2. Read the submission guidelines

I can’t emphasise enough how important this tip is. Read them and then read them again. Read them one more time before you submit. Submission guidelines are there for a reason. If they only want 500 words, they mean it. If they want an email with a PDF attachment, that means they don’t want a Word file. A lot of science-fiction magazines, for example, have a specific format that they want your stories laid out in. Editors don’t ask for these things for fun, and if you don’t do as they ask, I can almost guarantee that they will not read your work. They will spend their time on the people who could be bothered to get it right.

 

3. Do your research

Writing

It is always worth spending some time checking out the types of stories and poems that the place is already publishing. If you can’t afford to subscribe to a magazine, that’s alright – a lot of them have at least a small sample of their wares on their website, and a small sample is better than nothing. Remember that there are a ton of places publishing stories out there, and some of them are pretty niche. There’s no point sending a zombie story to every horror magazine you can find if some of them deal exclusively in vampires or ghosts. This research can be pretty fun, so enjoy it – who doesn’t love an excuse to read some great stories?

 

4. Editors are people too

writing on a notepad

Editors can be scary, I know.
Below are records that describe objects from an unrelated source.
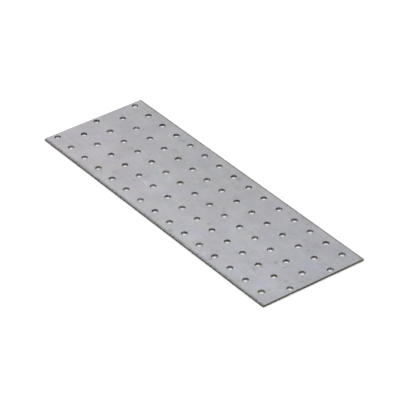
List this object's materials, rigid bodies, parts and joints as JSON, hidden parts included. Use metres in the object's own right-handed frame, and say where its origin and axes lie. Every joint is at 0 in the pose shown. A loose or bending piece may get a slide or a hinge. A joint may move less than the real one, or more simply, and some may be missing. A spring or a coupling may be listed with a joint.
{
  "type": "perforated nail plate",
  "caption": "Flat rectangular galvanised steel nail plate with a staggered field of round nail holes, for joining timbers edge to edge.",
  "frame": {"origin": "middle of the underside, the face that lies on the timber", "axes": "+X along the plate's length, towards the end whose last row has two holes; +Y across its width; +Z out of the upper face"},
  "size_m": [0.3, 0.1, 0.002],
  "materials": {
    "galvanised_steel": "dull hot-dip zinc coating with faint cloudy mottling and handling scuffs; bare dark shear faces at the edges and hole walls"
  },
  "bodies": {
    "root": {"nail_plate": "galvanised_steel"}
  },
  "joints": []
}
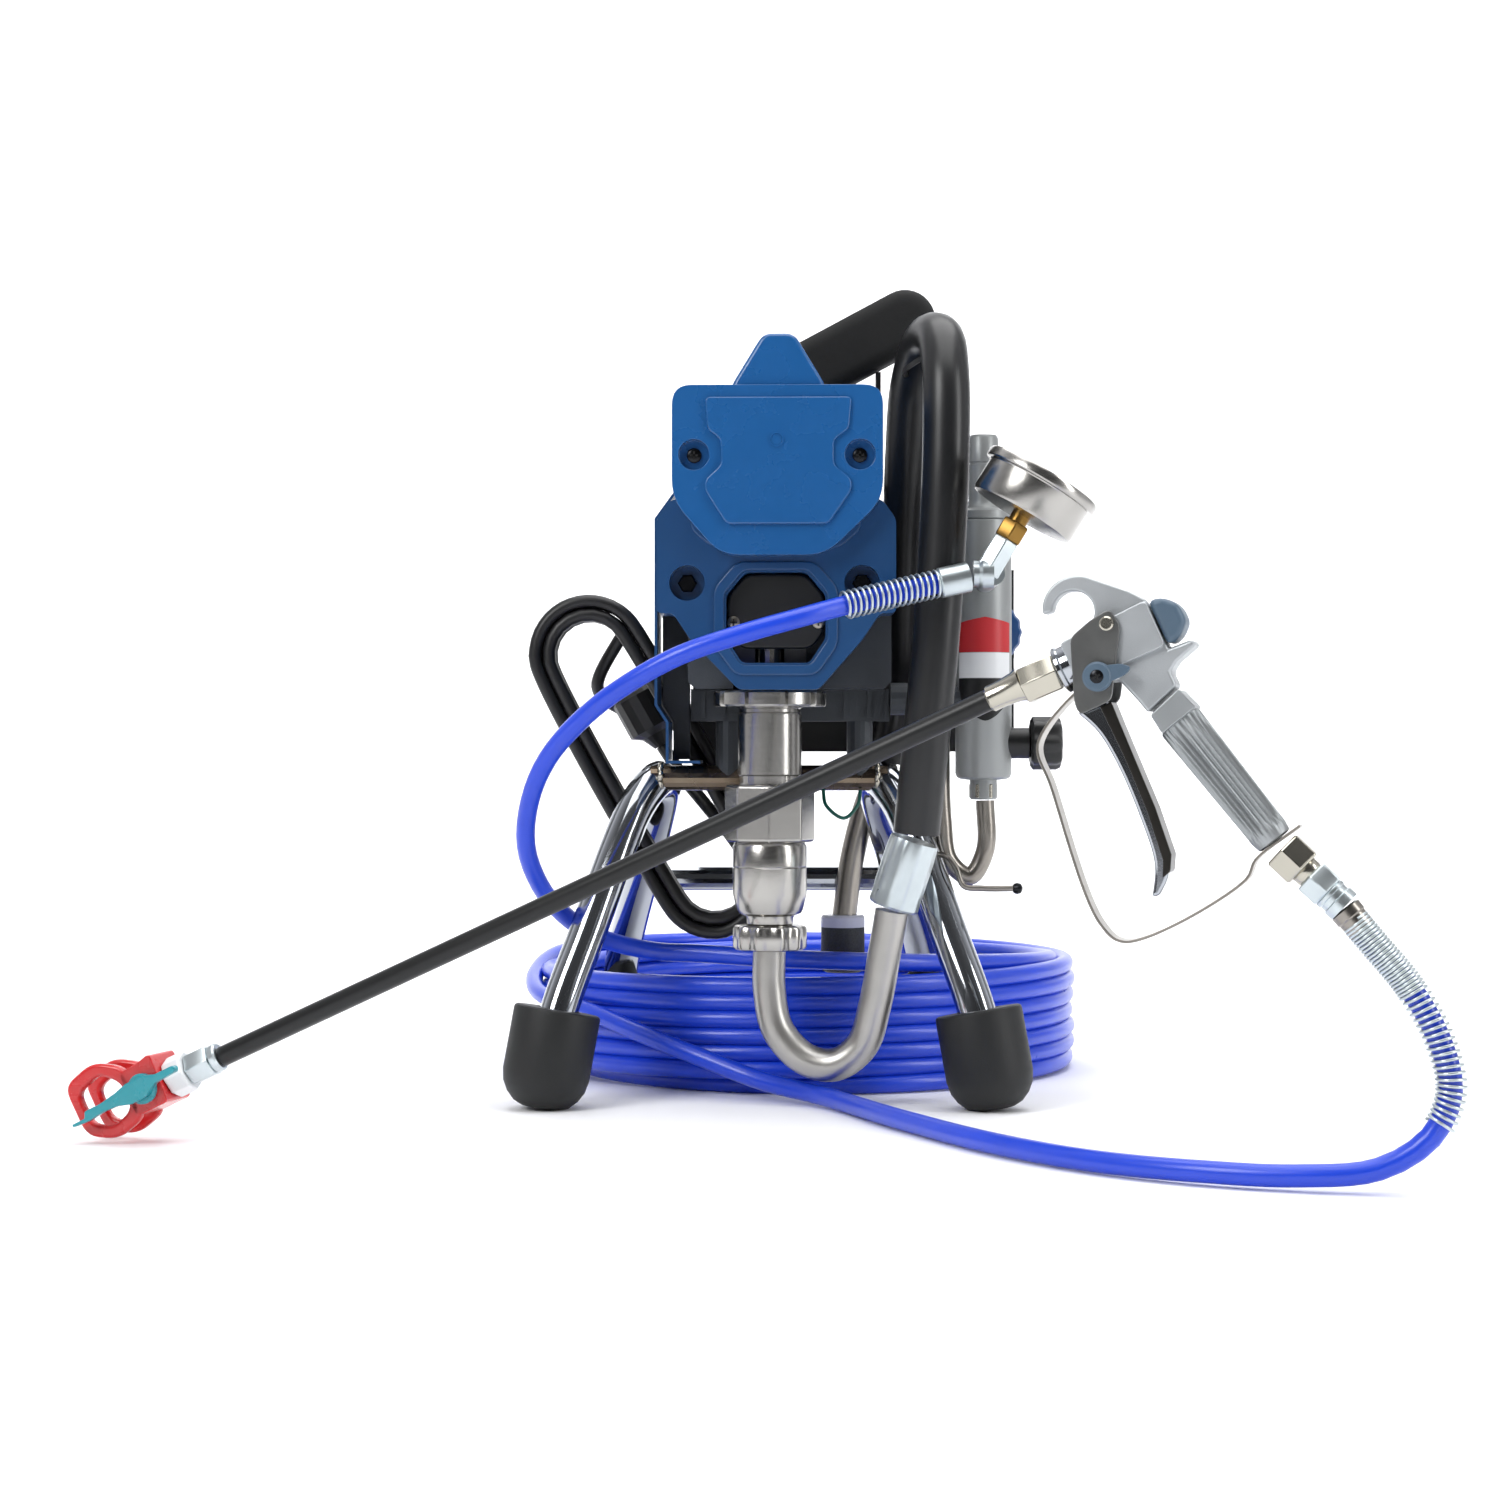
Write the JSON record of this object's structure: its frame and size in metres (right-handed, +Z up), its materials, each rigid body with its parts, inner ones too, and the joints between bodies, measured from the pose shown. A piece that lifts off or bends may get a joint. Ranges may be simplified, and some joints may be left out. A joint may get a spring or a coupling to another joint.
{
  "type": "airless paint sprayer",
  "caption": "Stand-mounted electric airless paint sprayer with pump, pressure gauge and filter, coiled pressure hose, suction hose, and a spray gun on an extension lance.",
  "frame": {"origin": "floor level, at the centre of the footprint box of machine, gun and lance without the hoses and leads", "axes": "+Z up, -Y towards the operator's front, +X to the right seen from the front"},
  "size_m": [0.6865, 0.7178, 0.4804],
  "materials": {
    "chrome": "polished",
    "chrome_bar": "satin",
    "boot_rubber": "matte",
    "casting": "matte",
    "housing_blue": "satin",
    "cover_blue": "satin",
    "black_plastic": "matte",
    "gear_steel": "satin",
    "knob_blue": "satin",
    "foam": "matte",
    "black_metal": "satin",
    "pump_steel": "polished",
    "tube_steel": "satin",
    "zinc": "satin",
    "hose_black": "satin",
    "strainer_grey": "satin",
    "filter_silver": "satin",
    "brass": "polished",
    "needle_black": "matte",
    "hose_blue": "gloss",
    "cord_black": "satin",
    "gun_silver": "satin",
    "grey_blue": "satin",
    "trigger_chrome": "polished",
    "guard_steel": "polished",
    "nickel": "polished",
    "lance_black": "satin",
    "guard_red": "gloss",
    "tip_teal": "gloss"
  },
  "bodies": {
    "machine": {"frame_left": "chrome", "frame_right": "chrome", "crossbar_front": "chrome_bar", "crossbar_rear": "chrome_bar", "foot_front_left": "boot_rubber", "foot_front_right": "boot_rubber", "foot_rear_left": "boot_rubber", "foot_rear_right": "boot_rubber", "gearbox_housing": "casting", "front_housing": "housing_blue", "front_cover": "cover_blue", "rod_cover": "black_plastic", "motor_housing": "casting", "motor_shroud": "housing_blue", "control_box": "black_plastic", "handle_grip": "foam", "handle_bracket": "black_metal", "jam_nut": "pump_steel", "pump_cylinder": "pump_steel", "pump_body": "pump_steel", "foot_valve": "pump_steel", "swivel_nut": "pump_steel", "suction_tube": "tube_steel", "suction_coupling": "zinc", "suction_hose": "hose_black", "strainer_tube": "tube_steel", "strainer": "strainer_grey", "filter_housing": "filter_silver", "filter_cap": "filter_silver", "filter_arm": "casting", "pressure_tube": "tube_steel", "gauge_tee": "brass", "gauge_case": "pump_steel", "paint_hose_a": "hose_blue", "paint_hose_b": "hose_blue", "paint_hose_coil": "hose_blue", "hose_spring_machine": "zinc", "hose_spring_gun": "zinc", "hose_end_gun": "zinc", "power_cord_lead": "cord_black", "power_cord_hank": "cord_black", "power_cord_plug": "cord_black", "gun_body": "gun_silver", "gun_rear_cap": "grey_blue", "gun_grip": "gun_silver", "trigger_guard": "guard_steel", "gun_swivel": "nickel", "lance": "lance_black", "tip_nut": "zinc"},
    "prime_knob": {"prime_knob": "black_plastic"},
    "pressure_knob": {"pressure_knob": "knob_blue"},
    "power_switch": {"power_switch": "black_plastic"},
    "pump_rod": {"pump_rod": "pump_steel"},
    "crank": {"crank_gear": "gear_steel"},
    "rotor": {"motor_rotor": "gear_steel"},
    "gauge_needle": {"gauge_needle": "needle_black"},
    "trigger": {"trigger": "trigger_chrome"},
    "trigger_lock": {"trigger_lock": "grey_blue"},
    "tip_guard": {"tip_guard": "guard_red"},
    "spray_tip": {"spray_tip": "tip_teal"}
  },
  "joints": [
    {"name": "prime_valve_turn", "type": "hinge", "parent": "machine", "child": "prime_knob", "pos_m": [0.2003, 0.0743, 0.209], "axis": [1, 0, 0], "range_deg": [0, 90]},
    {"name": "pressure_knob_turn", "type": "hinge", "parent": "machine", "child": "pressure_knob", "pos_m": [0.182, 0.1493, 0.277], "axis": [0, -1, 0], "range_deg": [0, 270]},
    {"name": "power_switch_rock", "type": "hinge", "parent": "machine", "child": "power_switch", "pos_m": [0.1956, 0.1863, 0.276], "axis": [0, 1, 0], "range_deg": [-7, 7]},
    {"name": "pump_stroke", "type": "slide", "parent": "machine", "child": "pump_rod", "axis": [0, 0, 1], "range_m": [-0.01, 0.01]},
    {"name": "rotor_turn", "type": "hinge", "parent": "machine", "child": "rotor", "pos_m": [0.048, 0.1243, 0.3], "axis": [0, 1, 0], "continuous": true},
    {"name": "crank_turn", "type": "hinge", "parent": "machine", "child": "crank", "pos_m": [0.048, 0.0743, 0.268], "axis": [0, 1, 0], "continuous": true},
    {"name": "gauge_needle_turn", "type": "hinge", "parent": "machine", "child": "gauge_needle", "pos_m": [0.19876, -0.0137, 0.35254], "axis": [-0.5151, 0, -0.8571], "range_deg": [0, 270], "stiffness_Nm_per_rad": 0.0005},
    {"name": "trigger_pull", "type": "hinge", "parent": "machine", "child": "trigger", "pos_m": [0.2138, -0.24205, 0.2643], "axis": [-0.2517, -0.9678, 0], "range_deg": [0, 10], "stiffness_Nm_per_rad": 2, "springref_deg": -11.46},
    {"name": "trigger_lock_turn", "type": "hinge", "parent": "trigger", "child": "trigger_lock", "pos_m": [0.20572, -0.25751, 0.23934], "axis": [-0.2517, -0.9678, 0], "range_deg": [0, 90]},
    {"name": "tip_guard_turn", "type": "hinge", "parent": "machine", "child": "tip_guard", "pos_m": [-0.27017, -0.1162, 0.02951], "axis": [0.8813, -0.2292, 0.4133], "range_deg": [-90, 90]},
    {"name": "tip_reverse", "type": "hinge", "parent": "tip_guard", "child": "spray_tip", "pos_m": [-0.2706, -0.11609, 0.02975], "axis": [0.2517, 0.9678, 0], "range_deg": [0, 180]}
  ],
  "couplings": [
    {"joint": "crank_turn", "follows": "rotor_turn", "ratio": -0.28}
  ]
}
I’ve spent enough time sending my own work off to know that. When you’re starting out, they have the power to make or break you. Do remember though that editors are humans too, despite all of this, and they deserve to be treated like humans. I’ve lost count of the number of emails I’ve received that don’t even have a greeting at the beginning. A simple ‘hi there’ can go a long way. That being said, they also don’t want your life story. It’s all about balance – a polite greeting and a sentence or two is just right for a lot of places.

 

5. Rejections suck

writing-computer

This last one is tough, and trust me when I say that I get it. Rejections suck. They really do. There’s no way to sugar coat it. If you are rejected by a bigger magazine or website, there is every chance that you just might never hear back at all, or you might get a generic ‘no thanks’ email. Some smaller places might email you personally to say no. Whatever happens, you have to accept the editor’s decision. They aren’t inviting you to negotiate when they say no, and if you try to, they will just stop replying. If your story isn’t working for them, it isn’t working. Pick yourself up, dust yourself off, and submit to the next place – someone out there will love your story, and you need to find them.